A well planned social selling program will see sellers will
use the online channels at the front end of the sales cycle to be useful, to network,
build their online brand, and be found, demonstrate credibility, generate leads
and conduct presales customer engagement. Social channels can and should also
be used to nurture existing customer relationships and as part of account based
management
social channels.jpg
To turn your sales organisation into a social selling
machine, you need to do these things:
Accept that buyer behaviour and the buyers journey has
changed. Sales management must shift their mindsets. The selling world is
different than it was five or ten years ago. Some if not most of the sales
tactics that worked when a business was building its customer base, are not
working for sales teams today. Saturated with sales approaches, buyers ignore phone
calls and emails from people they have never heard off. It takes so much more
effort to break through the noise these days. Sales people must alter their
sales approach.  The role of sales
leadership is to help them learn how to do it.
Develop a social selling strategy. Engage both the marketing
and sales teams as part of the planning process.  Be careful not to head straight for social
selling training without having thought through items like culture, change,
KPI’s, content and making social selling a consistent activity. Heading
straight to tactics without executive sponsorship and a well developed plan is
a recipe for failure.
Establish social etiquette and social media guidelines. Sales
people need to know what is expected of them from their actions online. Sales
people present themselves PLUS the company brand. Remember what is posted online
stays there is forever, while mistakes are bound to happen a business can
reduce any risk by ensuring that all the sales teams understand the art of
communicating online. As important is to teach them what is and is not appropriate
to say and do on behalf of your company when they are using social networks as
part of their selling activities. Less than 26% of sales people know how to use
social media correctly as part of their sales activities.
Include social selling training into the bigger sales training
plan. The digitally connected buyer means that sales behaviours have to change
and sales people need to understand how to strategically use the social
networks in the right way. If a company or sales people just view social
channels as a vehicle to spam prospects with vanilla sales pitches, a huge
opportunity will be wasted, and the company brand is put at serious risk. Social
training should be ongoing and not just a one-time event at the end of
induction training.
Implement and focus on the metrics. Social activity is
not about doing more – make more connections, send more invitations, or do more
demos. Without the right metrics and KPI’s, sales teams can waste a lot of time
hitting like buttons. Without clear goals and objective sales people do not
link their social behaviour to social etiquette, policies or structure. They
commit “random acts of social” where at times self-promotion takes precedent
over company promotion. The quality of sales activities as a result of social
selling is what counts. Using the social networks to attain measurable sales
results is more important than checking off the box that says sales person A
sent 50 connection requests.
Be realistic in your expectations. Using the social channels
is not a quick fix to increasing sales pipeline and revenue. No one who
implemented a social selling plan saw results overnight. No surprise here as this
is no different from any other sales tactics a business may have invested in
for the sales teams. When it comes to the social channels learning how to do
things differently does take time. This is why the planning that goes into providing
the training and coaching that sales people need is vital so these new
approaches bear fruit overtime.
Social selling is an additive process. This is not a
replacement for phone calls and prospecting emails. It is an additive approach,
a prescriptive process like another arrow in the quiver that you should think
about, "How do I apply social to every prospect, every deal, every
account, every single day for no more than 30 to 60 minutes a day.

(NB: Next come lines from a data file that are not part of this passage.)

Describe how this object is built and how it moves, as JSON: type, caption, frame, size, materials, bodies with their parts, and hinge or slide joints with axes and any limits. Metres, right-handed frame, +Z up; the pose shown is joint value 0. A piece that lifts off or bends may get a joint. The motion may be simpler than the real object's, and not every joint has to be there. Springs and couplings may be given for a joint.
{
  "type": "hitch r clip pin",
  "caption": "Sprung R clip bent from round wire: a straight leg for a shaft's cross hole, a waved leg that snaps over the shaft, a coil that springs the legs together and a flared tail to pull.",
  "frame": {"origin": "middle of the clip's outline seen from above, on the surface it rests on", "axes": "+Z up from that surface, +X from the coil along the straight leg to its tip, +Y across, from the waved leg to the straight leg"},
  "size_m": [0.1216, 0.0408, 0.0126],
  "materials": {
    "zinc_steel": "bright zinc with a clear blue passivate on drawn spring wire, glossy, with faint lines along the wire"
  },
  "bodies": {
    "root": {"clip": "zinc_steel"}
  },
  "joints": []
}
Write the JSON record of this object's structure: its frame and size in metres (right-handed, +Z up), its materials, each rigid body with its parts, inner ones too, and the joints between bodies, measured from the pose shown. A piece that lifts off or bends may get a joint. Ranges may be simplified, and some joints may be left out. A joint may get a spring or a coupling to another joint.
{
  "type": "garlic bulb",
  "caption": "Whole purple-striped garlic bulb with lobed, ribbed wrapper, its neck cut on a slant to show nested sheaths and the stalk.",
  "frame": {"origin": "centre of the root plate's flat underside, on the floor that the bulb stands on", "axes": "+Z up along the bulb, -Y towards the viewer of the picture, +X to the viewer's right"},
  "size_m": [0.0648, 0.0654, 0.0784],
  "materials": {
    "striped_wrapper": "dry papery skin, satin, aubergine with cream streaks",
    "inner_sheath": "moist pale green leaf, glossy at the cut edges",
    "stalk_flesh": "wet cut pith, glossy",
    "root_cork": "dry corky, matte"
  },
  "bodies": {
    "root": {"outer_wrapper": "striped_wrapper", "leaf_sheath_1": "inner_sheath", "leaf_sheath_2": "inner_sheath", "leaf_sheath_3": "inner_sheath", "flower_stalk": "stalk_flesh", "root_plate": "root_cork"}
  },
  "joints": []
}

Forward thinking sales leaders know that social selling is not
some snake oil, nor is it a gimmicky approach to selling. These leaders know
social selling is another set of sales tools and an evolution in how we reach buyers
in the digital era. Social selling is a complement to traditional sales
methods—not a revolutionary approach that replaces them. Social selling, due to
its ability to enhance the customer journey, is an incredibly powerful sales
tool. But, like any tool, its value and utility are ultimately tied to the
skills of the individual employing it.